Pakistan’s focus on military build-up and acquisition of nuclear weapons intensified after it lost East Pakistan in 1971. Bhutto set the priorities of the state and was determined to have the nuclear bomb even if Pakistan had to “eat grass”. Pakistan’s appeal for an ‘Islamic Bomb’ fetched lavish financial assistance from Muslim countries in the 1970s. While Pakistan needed a reliable ally, China, on the other hand, found a cheap and convenient option in Pakistan to balance India. Beijing supported Pakistan uninhibitedly in its military and nuclear ambitions. Pakistan’s alliance with the US in three crucial phases brought in much-desired equipment (including the F-16s), the non-NATO ally status and strategic relevance.

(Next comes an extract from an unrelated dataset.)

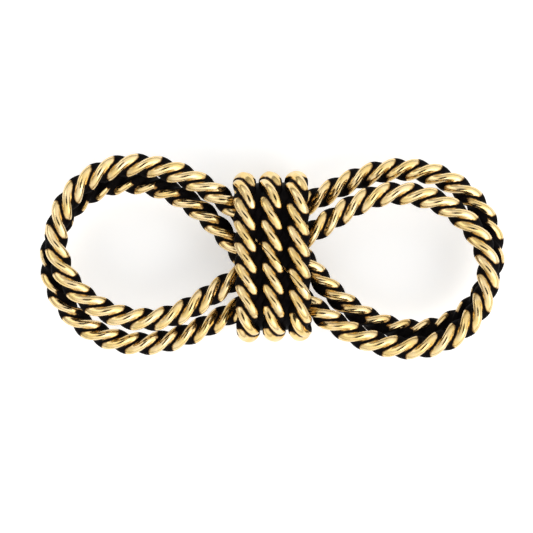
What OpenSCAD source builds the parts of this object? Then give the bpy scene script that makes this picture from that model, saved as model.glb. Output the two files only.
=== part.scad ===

Pakistan saw military modernisation and religious extremism as a potent strategy to counter threat perceptions and failed to invest in human resources, focus on its youth, or overcome its fundamental challenges. A glaring example of the state’s ideologically motivated policy choice is the fact that the state has been willing to negotiate with anti-state terror group Tehrik-i-Taliban Pakistan but a peaceful civil rights movement, the Pashtun Tahafuz Movement, has been responded to with brutal tactics. Pakistan’s relations with India have been strained, leading to the absence of diplomatic dialogue between the nuclear-armed neighbours. After more than seven decades of highly militarised efforts towards seeking parity with India, Pakistan lags behind India on most parameters of national security. Seventy-five years of seeking security have not made Pakistan secure. Will it learn from the past and rethink its strategy?